(OBJECTIVE) Copy all of the material below exactly.

─── DATA

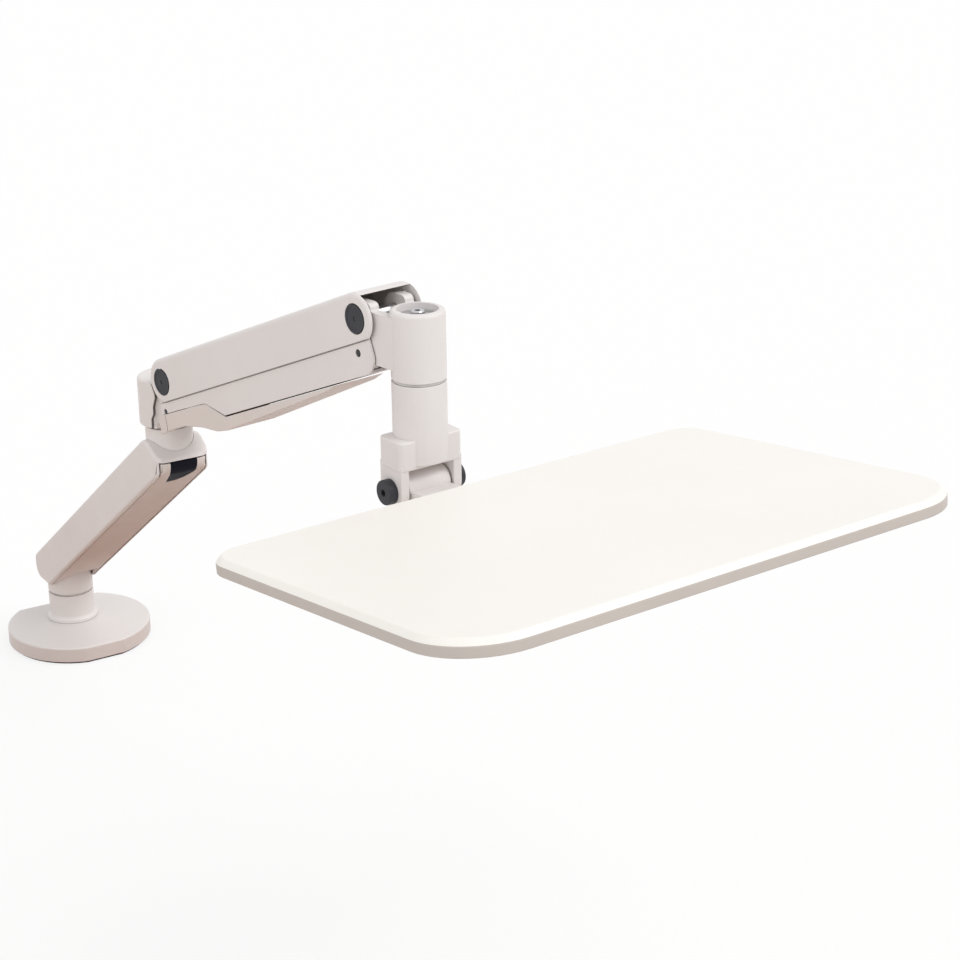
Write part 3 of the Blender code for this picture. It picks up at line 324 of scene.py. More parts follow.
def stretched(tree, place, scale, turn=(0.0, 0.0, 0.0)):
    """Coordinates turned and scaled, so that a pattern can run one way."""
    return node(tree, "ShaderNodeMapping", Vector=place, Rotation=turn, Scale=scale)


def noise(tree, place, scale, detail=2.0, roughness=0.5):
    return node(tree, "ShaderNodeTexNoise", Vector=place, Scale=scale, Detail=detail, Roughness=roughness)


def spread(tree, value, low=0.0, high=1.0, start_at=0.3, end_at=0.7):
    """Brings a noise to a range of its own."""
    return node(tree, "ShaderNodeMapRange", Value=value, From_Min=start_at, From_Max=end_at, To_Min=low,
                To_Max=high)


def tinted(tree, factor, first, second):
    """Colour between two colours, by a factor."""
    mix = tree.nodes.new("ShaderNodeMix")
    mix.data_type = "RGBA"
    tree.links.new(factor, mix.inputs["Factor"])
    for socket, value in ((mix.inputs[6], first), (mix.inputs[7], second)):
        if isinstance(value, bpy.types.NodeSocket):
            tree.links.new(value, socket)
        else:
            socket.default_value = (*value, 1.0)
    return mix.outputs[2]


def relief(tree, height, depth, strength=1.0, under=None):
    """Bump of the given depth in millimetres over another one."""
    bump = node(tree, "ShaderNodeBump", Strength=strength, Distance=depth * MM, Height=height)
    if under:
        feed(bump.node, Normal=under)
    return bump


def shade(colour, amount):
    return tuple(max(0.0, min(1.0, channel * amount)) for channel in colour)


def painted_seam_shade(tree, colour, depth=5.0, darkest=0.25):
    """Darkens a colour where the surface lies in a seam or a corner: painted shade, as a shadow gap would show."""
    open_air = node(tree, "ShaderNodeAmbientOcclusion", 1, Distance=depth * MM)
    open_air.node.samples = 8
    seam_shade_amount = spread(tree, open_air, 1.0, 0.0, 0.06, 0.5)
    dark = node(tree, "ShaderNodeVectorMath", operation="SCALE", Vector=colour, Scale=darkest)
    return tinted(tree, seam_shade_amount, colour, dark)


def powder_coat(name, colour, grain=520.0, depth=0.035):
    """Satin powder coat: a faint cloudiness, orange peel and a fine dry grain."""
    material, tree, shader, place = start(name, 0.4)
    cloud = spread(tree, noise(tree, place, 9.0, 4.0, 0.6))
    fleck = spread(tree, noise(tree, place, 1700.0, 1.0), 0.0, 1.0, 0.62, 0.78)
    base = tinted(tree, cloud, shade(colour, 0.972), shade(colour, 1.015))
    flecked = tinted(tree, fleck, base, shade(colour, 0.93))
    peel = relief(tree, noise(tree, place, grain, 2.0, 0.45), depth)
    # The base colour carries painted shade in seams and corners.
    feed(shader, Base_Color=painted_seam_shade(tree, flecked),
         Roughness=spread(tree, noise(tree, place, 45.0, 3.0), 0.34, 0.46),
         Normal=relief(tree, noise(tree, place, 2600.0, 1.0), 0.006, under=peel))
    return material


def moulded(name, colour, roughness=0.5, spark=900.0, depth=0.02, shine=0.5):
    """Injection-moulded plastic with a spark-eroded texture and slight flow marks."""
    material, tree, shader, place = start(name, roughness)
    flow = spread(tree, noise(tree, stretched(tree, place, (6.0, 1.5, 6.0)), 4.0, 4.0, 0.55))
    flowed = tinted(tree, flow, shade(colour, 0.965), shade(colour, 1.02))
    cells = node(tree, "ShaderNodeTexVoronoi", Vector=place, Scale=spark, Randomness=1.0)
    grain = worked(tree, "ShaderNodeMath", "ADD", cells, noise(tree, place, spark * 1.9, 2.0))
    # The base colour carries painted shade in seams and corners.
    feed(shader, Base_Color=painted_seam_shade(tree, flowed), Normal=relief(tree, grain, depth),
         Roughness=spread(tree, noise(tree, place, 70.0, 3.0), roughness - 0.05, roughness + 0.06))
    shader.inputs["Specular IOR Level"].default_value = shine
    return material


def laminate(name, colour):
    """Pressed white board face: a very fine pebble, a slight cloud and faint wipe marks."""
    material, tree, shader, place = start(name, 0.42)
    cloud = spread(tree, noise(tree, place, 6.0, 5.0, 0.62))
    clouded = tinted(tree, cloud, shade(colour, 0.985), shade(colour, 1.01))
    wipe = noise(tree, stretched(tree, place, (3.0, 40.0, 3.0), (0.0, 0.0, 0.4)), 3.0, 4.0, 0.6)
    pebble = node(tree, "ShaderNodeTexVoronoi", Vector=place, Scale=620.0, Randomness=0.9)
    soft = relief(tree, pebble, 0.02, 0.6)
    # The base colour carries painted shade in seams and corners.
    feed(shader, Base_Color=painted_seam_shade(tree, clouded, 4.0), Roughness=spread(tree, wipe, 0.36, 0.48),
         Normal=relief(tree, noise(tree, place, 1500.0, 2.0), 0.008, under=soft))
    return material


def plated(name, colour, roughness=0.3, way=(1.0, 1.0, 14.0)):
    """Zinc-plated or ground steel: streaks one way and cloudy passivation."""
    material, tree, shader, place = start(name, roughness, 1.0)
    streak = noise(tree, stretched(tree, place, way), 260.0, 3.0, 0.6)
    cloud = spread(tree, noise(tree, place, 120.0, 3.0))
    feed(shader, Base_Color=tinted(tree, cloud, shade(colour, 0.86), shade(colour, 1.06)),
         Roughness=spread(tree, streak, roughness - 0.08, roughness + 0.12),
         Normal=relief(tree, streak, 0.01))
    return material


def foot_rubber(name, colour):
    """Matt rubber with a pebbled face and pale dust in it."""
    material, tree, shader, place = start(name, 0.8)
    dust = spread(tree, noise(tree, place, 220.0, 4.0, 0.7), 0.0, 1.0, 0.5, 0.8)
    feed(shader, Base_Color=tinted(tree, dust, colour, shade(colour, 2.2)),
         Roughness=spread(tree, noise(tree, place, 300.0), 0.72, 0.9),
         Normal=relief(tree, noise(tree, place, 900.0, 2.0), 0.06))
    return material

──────

(WRITTEN ANSWER)
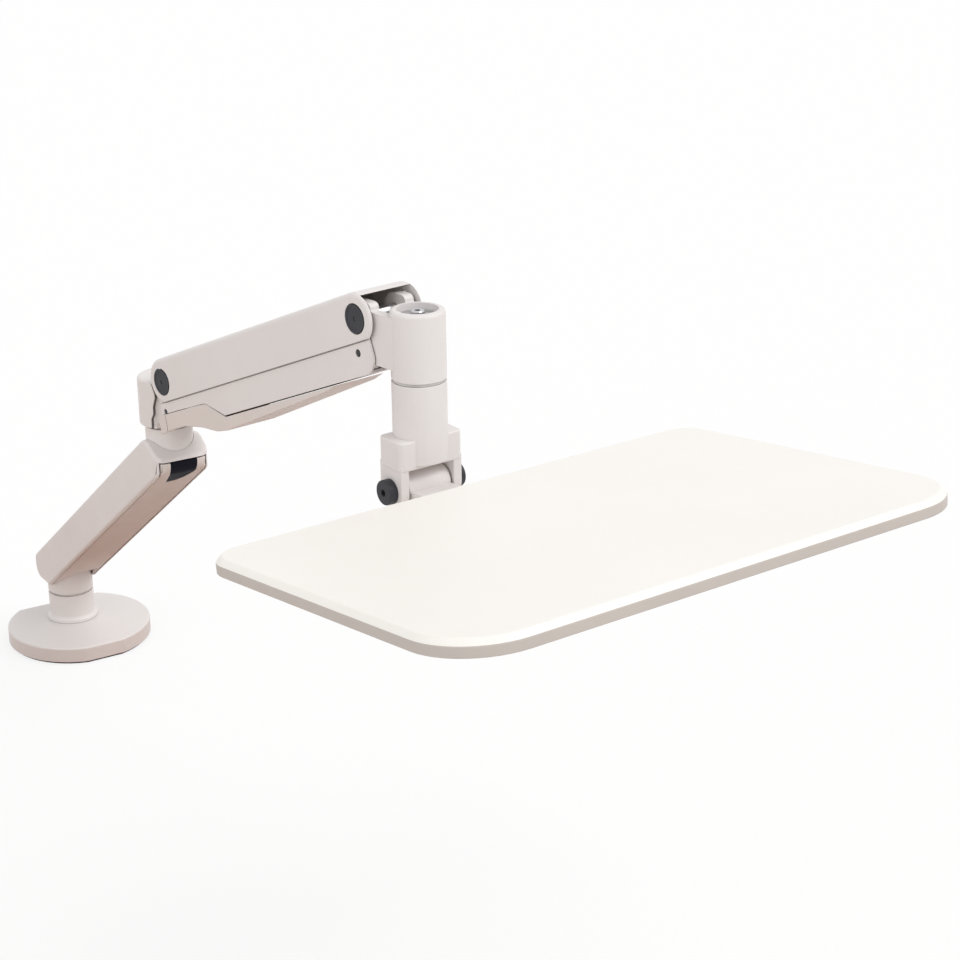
Write part 3 of the Blender code for this picture. It picks up at line 324 of scene.py. More parts follow.
def stretched(tree, place, scale, turn=(0.0, 0.0, 0.0)):
    """Coordinates turned and scaled, so that a pattern can run one way."""
    return node(tree, "ShaderNodeMapping", Vector=place, Rotation=turn, Scale=scale)


def noise(tree, place, scale, detail=2.0, roughness=0.5):
    return node(tree, "ShaderNodeTexNoise", Vector=place, Scale=scale, Detail=detail, Roughness=roughness)


def spread(tree, value, low=0.0, high=1.0, start_at=0.3, end_at=0.7):
    """Brings a noise to a range of its own."""
    return node(tree, "ShaderNodeMapRange", Value=value, From_Min=start_at, From_Max=end_at, To_Min=low,
                To_Max=high)


def tinted(tree, factor, first, second):
    """Colour between two colours, by a factor."""
    mix = tree.nodes.new("ShaderNodeMix")
    mix.data_type = "RGBA"
    tree.links.new(factor, mix.inputs["Factor"])
    for socket, value in ((mix.inputs[6], first), (mix.inputs[7], second)):
        if isinstance(value, bpy.types.NodeSocket):
            tree.links.new(value, socket)
        else:
            socket.default_value = (*value, 1.0)
    return mix.outputs[2]


def relief(tree, height, depth, strength=1.0, under=None):
    """Bump of the given depth in millimetres over another one."""
    bump = node(tree, "ShaderNodeBump", Strength=strength, Distance=depth * MM, Height=height)
    if under:
        feed(bump.node, Normal=under)
    return bump


def shade(colour, amount):
    return tuple(max(0.0, min(1.0, channel * amount)) for channel in colour)


def painted_seam_shade(tree, colour, depth=5.0, darkest=0.25):
    """Darkens a colour where the surface lies in a seam or a corner: painted shade, as a shadow gap would show."""
    open_air = node(tree, "ShaderNodeAmbientOcclusion", 1, Distance=depth * MM)
    open_air.node.samples = 8
    seam_shade_amount = spread(tree, open_air, 1.0, 0.0, 0.06, 0.5)
    dark = node(tree, "ShaderNodeVectorMath", operation="SCALE", Vector=colour, Scale=darkest)
    return tinted(tree, seam_shade_amount, colour, dark)


def powder_coat(name, colour, grain=520.0, depth=0.035):
    """Satin powder coat: a faint cloudiness, orange peel and a fine dry grain."""
    material, tree, shader, place = start(name, 0.4)
    cloud = spread(tree, noise(tree, place, 9.0, 4.0, 0.6))
    fleck = spread(tree, noise(tree, place, 1700.0, 1.0), 0.0, 1.0, 0.62, 0.78)
    base = tinted(tree, cloud, shade(colour, 0.972), shade(colour, 1.015))
    flecked = tinted(tree, fleck, base, shade(colour, 0.93))
    peel = relief(tree, noise(tree, place, grain, 2.0, 0.45), depth)
    # The base colour carries painted shade in seams and corners.
    feed(shader, Base_Color=painted_seam_shade(tree, flecked),
         Roughness=spread(tree, noise(tree, place, 45.0, 3.0), 0.34, 0.46),
         Normal=relief(tree, noise(tree, place, 2600.0, 1.0), 0.006, under=peel))
    return material


def moulded(name, colour, roughness=0.5, spark=900.0, depth=0.02, shine=0.5):
    """Injection-moulded plastic with a spark-eroded texture and slight flow marks."""
    material, tree, shader, place = start(name, roughness)
    flow = spread(tree, noise(tree, stretched(tree, place, (6.0, 1.5, 6.0)), 4.0, 4.0, 0.55))
    flowed = tinted(tree, flow, shade(colour, 0.965), shade(colour, 1.02))
    cells = node(tree, "ShaderNodeTexVoronoi", Vector=place, Scale=spark, Randomness=1.0)
    grain = worked(tree, "ShaderNodeMath", "ADD", cells, noise(tree, place, spark * 1.9, 2.0))
    # The base colour carries painted shade in seams and corners.
    feed(shader, Base_Color=painted_seam_shade(tree, flowed), Normal=relief(tree, grain, depth),
         Roughness=spread(tree, noise(tree, place, 70.0, 3.0), roughness - 0.05, roughness + 0.06))
    shader.inputs["Specular IOR Level"].default_value = shine
    return material


def laminate(name, colour):
    """Pressed white board face: a very fine pebble, a slight cloud and faint wipe marks."""
    material, tree, shader, place = start(name, 0.42)
    cloud = spread(tree, noise(tree, place, 6.0, 5.0, 0.62))
    clouded = tinted(tree, cloud, shade(colour, 0.985), shade(colour, 1.01))
    wipe = noise(tree, stretched(tree, place, (3.0, 40.0, 3.0), (0.0, 0.0, 0.4)), 3.0, 4.0, 0.6)
    pebble = node(tree, "ShaderNodeTexVoronoi", Vector=place, Scale=620.0, Randomness=0.9)
    soft = relief(tree, pebble, 0.02, 0.6)
    # The base colour carries painted shade in seams and corners.
    feed(shader, Base_Color=painted_seam_shade(tree, clouded, 4.0), Roughness=spread(tree, wipe, 0.36, 0.48),
         Normal=relief(tree, noise(tree, place, 1500.0, 2.0), 0.008, under=soft))
    return material


def plated(name, colour, roughness=0.3, way=(1.0, 1.0, 14.0)):
    """Zinc-plated or ground steel: streaks one way and cloudy passivation."""
    material, tree, shader, place = start(name, roughness, 1.0)
    streak = noise(tree, stretched(tree, place, way), 260.0, 3.0, 0.6)
    cloud = spread(tree, noise(tree, place, 120.0, 3.0))
    feed(shader, Base_Color=tinted(tree, cloud, shade(colour, 0.86), shade(colour, 1.06)),
         Roughness=spread(tree, streak, roughness - 0.08, roughness + 0.12),
         Normal=relief(tree, streak, 0.01))
    return material


def foot_rubber(name, colour):
    """Matt rubber with a pebbled face and pale dust in it."""
    material, tree, shader, place = start(name, 0.8)
    dust = spread(tree, noise(tree, place, 220.0, 4.0, 0.7), 0.0, 1.0, 0.5, 0.8)
    feed(shader, Base_Color=tinted(tree, dust, colour, shade(colour, 2.2)),
         Roughness=spread(tree, noise(tree, place, 300.0), 0.72, 0.9),
         Normal=relief(tree, noise(tree, place, 900.0, 2.0), 0.06))
    return material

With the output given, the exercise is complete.